ג> fix (\x -> const 0 x)
~> (\x -> const 0 x) (fix (\x -> const 0 x))
~> const 0 (fix (\x -> const 0 x))
~> (\a -> \b -> a) 0 (fix (\x -> const 0 x))
~> (\b -> 0) (fix (\x -> const 0 x))
~> 0

Hey what do you know! Non-strict semantics helped us avoid the unnecessary recursion and let us terminate the evaluation of the expression.

This is interesting. Because the arguments to a function are not evaluated before entering a function, the function can decide whether to evaluate the arguments or not (by using them, or not, like in the case of const). In our case with const, it will always ignore the argument x that is the recursion, so we really didn't use fix at all here.

factorial

Let's take a small leap and try to implement a factorial :: Int -> Int function without a recursive call to itself by using fix. Here we will sometimes call the recursion parameter passed to us from fix, and sometimes we won't.

factorial :: Int -> Int
factorial = fix impl

impl :: (Int -> Int) -> Int -> Int
impl recur n =
  if n <= 1
    then 1
    else n * recur (n - 1)

The key idea when using fix is that a can represent any type, including functions.

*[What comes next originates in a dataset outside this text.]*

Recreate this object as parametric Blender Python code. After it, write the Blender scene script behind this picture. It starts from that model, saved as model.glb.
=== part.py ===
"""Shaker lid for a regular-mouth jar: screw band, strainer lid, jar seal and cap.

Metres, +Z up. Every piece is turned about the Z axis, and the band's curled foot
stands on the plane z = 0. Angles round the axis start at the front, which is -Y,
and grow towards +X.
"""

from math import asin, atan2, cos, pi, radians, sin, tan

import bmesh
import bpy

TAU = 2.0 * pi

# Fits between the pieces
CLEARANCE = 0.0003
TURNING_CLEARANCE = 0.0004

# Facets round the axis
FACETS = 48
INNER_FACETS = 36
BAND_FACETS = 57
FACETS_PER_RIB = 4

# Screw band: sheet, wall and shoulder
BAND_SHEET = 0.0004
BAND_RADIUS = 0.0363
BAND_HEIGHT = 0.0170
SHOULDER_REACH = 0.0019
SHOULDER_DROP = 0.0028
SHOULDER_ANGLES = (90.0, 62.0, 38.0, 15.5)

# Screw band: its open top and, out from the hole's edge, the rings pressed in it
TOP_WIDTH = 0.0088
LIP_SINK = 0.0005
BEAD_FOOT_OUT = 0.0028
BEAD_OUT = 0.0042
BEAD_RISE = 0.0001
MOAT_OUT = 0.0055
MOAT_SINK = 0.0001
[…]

It's important to remember that functions are first class in Haskell, when we see an a, it could also be some function and not just a regular value like Bool.

So if we replace a with Int -> Int in the type signature for fix, we'll see that the function we pass to fix should now be of type (Int -> Int) -> Int -> Int, and the resulted type of applying fix to a function with that type would be Int -> Int.

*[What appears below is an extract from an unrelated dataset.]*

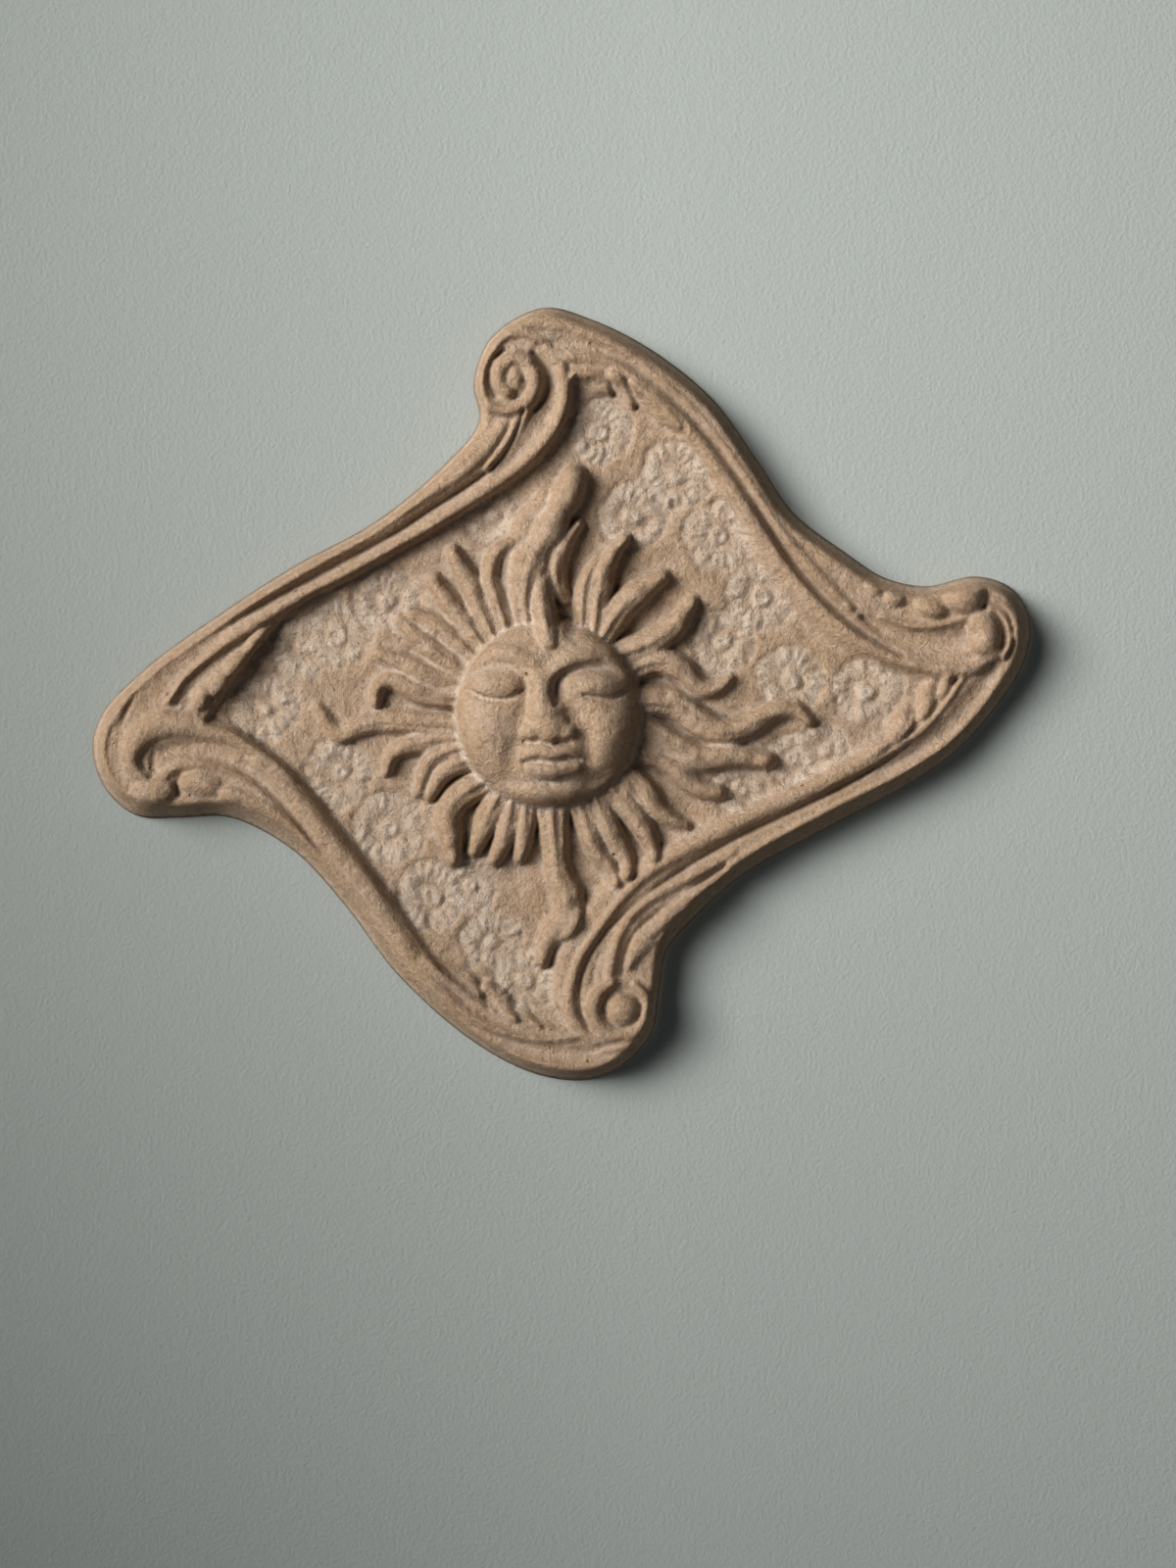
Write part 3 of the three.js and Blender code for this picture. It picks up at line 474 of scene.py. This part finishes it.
def curve_through(points, closed=False, steps=CURVE_STEPS):
    """A smooth curve through the points of a path, as a dense row of places."""
    nodes = np.array(points, float)
    if closed:
        before, start, end, after = (np.roll(nodes, -turn, 0) for turn in range(4))
    else:
        padded = np.vstack([2 * nodes[0] - nodes[1], nodes, 2 * nodes[-1] - nodes[-2]])
        before, start, end, after = padded[:-3], padded[1:-2], padded[2:-1], padded[3:]

    def gap(a, b):
        return np.maximum(np.linalg.norm(b - a, axis=1, keepdims=True) ** 0.5, 1e-6)

    first, middle, last = gap(before, start), gap(start, end), gap(end, after)
    leave = ((start - before) / first - (end - before) / (first + middle) + (end - start) / middle) * middle
    arrive = ((end - start) / middle - (after - start) / (middle + last) + (after - end) / last) * middle
    rows = []
    for t in np.arange(steps) / steps:
        rows.append(
            start * (2 * t ** 3 - 3 * t ** 2 + 1) + end * (3 * t ** 2 - 2 * t ** 3)
            + leave * (t ** 3 - 2 * t ** 2 + t) + arrive * (t ** 3 - t ** 2)
        )
    line = np.stack(rows, 1).reshape(-1, 2)
    return np.vstack([line, line[:1] if closed else nodes[-1:]])


def nearest(places, line):
    """Distance of each place to a line, its share of the line's length there, and its signed distance."""
    lengths = np.concatenate([[0], np.cumsum(np.linalg.norm(np.diff(line, axis=0), axis=1))])
    best = np.full(len(places), np.inf)
    share = np.zeros(len(places))
    side = np.zeros(len(places))
    for start, end, run in zip(line[:-1], line[1:], lengths[:-1]):
        along = end - start
        length = np.hypot(*along)
        if length < 1e-9:
            continue
        offset = places - start
        t = np.clip(offset @ along / length ** 2, 0, 1)
        far = np.hypot(offset[:, 0] - t * along[0], offset[:, 1] - t * along[1])
        closer = far < best
        cross = along[0] * offset[:, 1] - along[1] * offset[:, 0]
        best = np.where(closer, far, best)
        share = np.where(closer, (run + t * length) / lengths[-1], share)
        side = np.where(closer, np.sign(cross) * far, side)
    return best, share, side


def spread(values, share):
    """Values that run evenly along a line, at each share of its length."""
    values = np.atleast_1d(np.array(values, float))
    return np.interp(share, np.linspace(0, 1, len(values)), values)


def near_box(places, line, reach):
    """Numbers of the places within reach of a line's box."""
    low, high = line.min(0) - reach, line.max(0) + reach
    return np.flatnonzero(((places > low) & (places < high)).all(1))


def stroke(places, path, half, rise, fullness=FULLNESS, flutes=(), trim=0.0):
    """Rise of a rounded form laid along a path, nothing outside it."""
    made = np.zeros(len(places))
    line = curve_through(path)
    if trim:
        to_tip = np.cumsum(np.linalg.norm(np.diff(line[::-1], axis=0), axis=1))[::-1]
        line = line[:-1][to_tip > trim * half[-1]]
    picked = near_box(places, line, max(half) + 1)
    far, share, side = nearest(places[picked], line)
    wide = spread(half, share)
    inside = np.clip(1 - (far / wide) ** 2, 0, None)
    height = spread(rise, share) * inside ** fullness
    at_foot, lost = RAY_GROOVE_FADE
    for flute in flutes:
        notch = np.clip(1 - ((side / wide - flute) / RAY_GROOVE_WIDTH) ** 2, 0, None)
        height -= RAY_GROOVE_DEPTH * notch * np.clip(at_foot - lost * share, 0, 1) * (inside > 0)
    made[picked] = np.maximum(height, 0)
    return made


def turned(places, centre, half_x, half_y, turn):
    """Places measured along the turned half-axes of an oval."""
    angle = math.radians(turn)
    x, y = (places - centre).T
    across = (x * math.cos(angle) + y * math.sin(angle)) / half_x
    down = (y * math.cos(angle) - x * math.sin(angle)) / half_y
    return across, down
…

So for example, what is fix impl? if we substitute fix with its body, we get: impl (fix impl), we know is that the first argument of impl is the result of fix impl :: Int -> Int,

which is a factorial function as we defined (and which we will evaluate only if we want to due to non-strict semantics), and the second argument should be the input to the function (the number for which we will calculate it's factorial).

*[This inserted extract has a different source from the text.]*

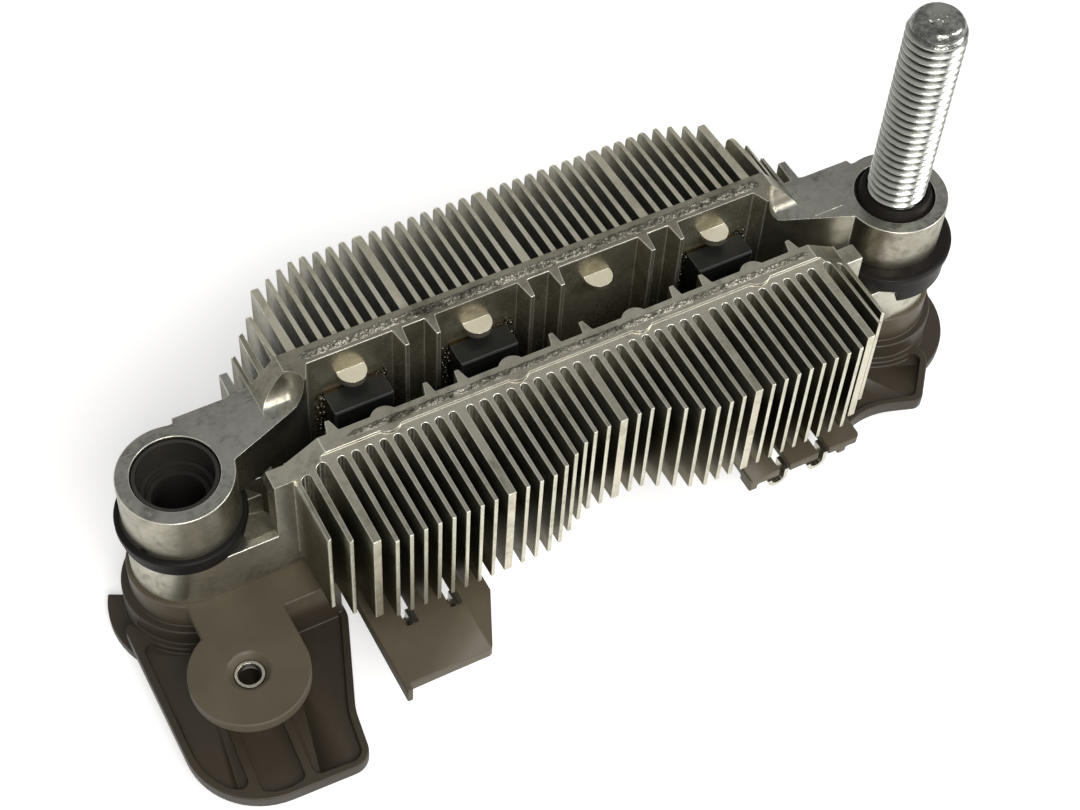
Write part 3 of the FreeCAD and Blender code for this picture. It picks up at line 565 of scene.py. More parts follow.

Finally, let's evaluate this ourselves using the substitution model!

 0 ג> factorial 3
 1 ~> fix impl 3 -- substitute the body of factorial
 2 ~> impl (fix impl) 3 -- substitute the body of fix
 3 ~> (\recur -> \n -> if n <= 1 then 1 else n * recur (n - 1)) (fix impl) 3 -- substitute the body of impl
 4 ~> (\n -> if n <= 1 then 1 else n * fix impl (n - 1)) 3 -- apply (fix impl)
 5 ~> if 3 <= 1 then 1 else 3 * fix impl (3 - 1) -- apply 3
 6 ~> if False then 1 else 3 * fix impl (3 - 1) -- apply 3 -- evaluate the if condition
 7 ~> 3 * fix impl (3 - 1) -- choose the else branch
 8 ~> 3 * impl (fix impl) (3 - 1) -- (*) and 3 are evaluated, let's evaluate fix
 9 ~> 3 * (\recur -> \n -> if n <= 1 then 1 else n * recur (n - 1)) (fix impl) (3 - 1) -- substitute the body of impl
10 ~> 3 * (\n -> if n <= 1 then 1 else n * (fix impl) (n - 1)) (3 - 1) -- apply (fix impl)
11 ~> 3 * (if (3 - 1) <= 1 then 1 else (3 - 1) * (fix impl) ((3 - 1) - 1)) -- apply (3 - 1)
12 ~> 3 * (if    2    <= 1 then 1 else (3 - 1) * (fix impl) ((3 - 1) - 1)) -- evalute (3 - 1) in the if condition
13 ~> 3 * (if False then 1 else (3 - 1) * (fix impl) ((3 - 1) - 1)) -- evaluate the if condition
14 ~> 3 * ((3 - 1) * (fix impl) ((3 - 1) - 1)) -- choose the else branch
15 ~> 3 * (   2    * (fix impl) ((3 - 1) - 1)) -- (*) is evaluated, now we evaluate the left hand side of (*)
16 ~> 3 * (2 * impl (fix impl) ((3 - 1) - 1)) -- and now the right side - starting with (fix impl)
17 ~> 3 * (2 * (\recur -> \n -> if n <= 1 then 1 else n * recur (n - 1)) (fix impl) ((3 - 1) - 1)) -- and now the right side - starting with (fix impl)
18 ~> 3 * (2 * (\n -> if n <= 1 then 1 else n * (fix impl) (n - 1)) ((3 - 1) - 1)) -- apply (fix impl)
19 ~> 3 * (2 * (if ((3 - 1) - 1) <= 1 then 1 else ((3 - 1) - 1) * (fix impl) ( ((3 - 1) - 1) - 1))) -- apply ((3 - 1) - 1)
20 ~> 3 * (2 * (if (2 - 1) <= 1 then 1 else ((3 - 1) - 1) * (fix impl) ( ((3 - 1) - 1) - 1))) -- evaluating the if condition...
21 ~> 3 * (2 * (if 1 <= 1 then 1 else ((3 - 1) - 1) * (fix impl) ( ((3 - 1) - 1) - 1))) -- still evaluating ...
22 ~> 3 * (2 * (if True then 1 else ((3 - 1) - 1) * (fix impl) ( ((3 - 1) - 1) - 1))) -- still...
23 ~> 3 * (2 * 1) -- choosing the true branch
24 ~> 3 * 2 -- evaluating
25 ~> 6 -- evaluating

Bam! It was pretty long, but we did it.

One step in particular that I think is worth noting is line 23, where we discard the recursion branch in favor of the terminating branch. We chose to end the recursion!

Summary

We can use fix to add recursion to a non recursive function by getting as an input argument the a function that represents the recursion part. And the magic behind the termination of fix in Haskell resides with non-strict semantics.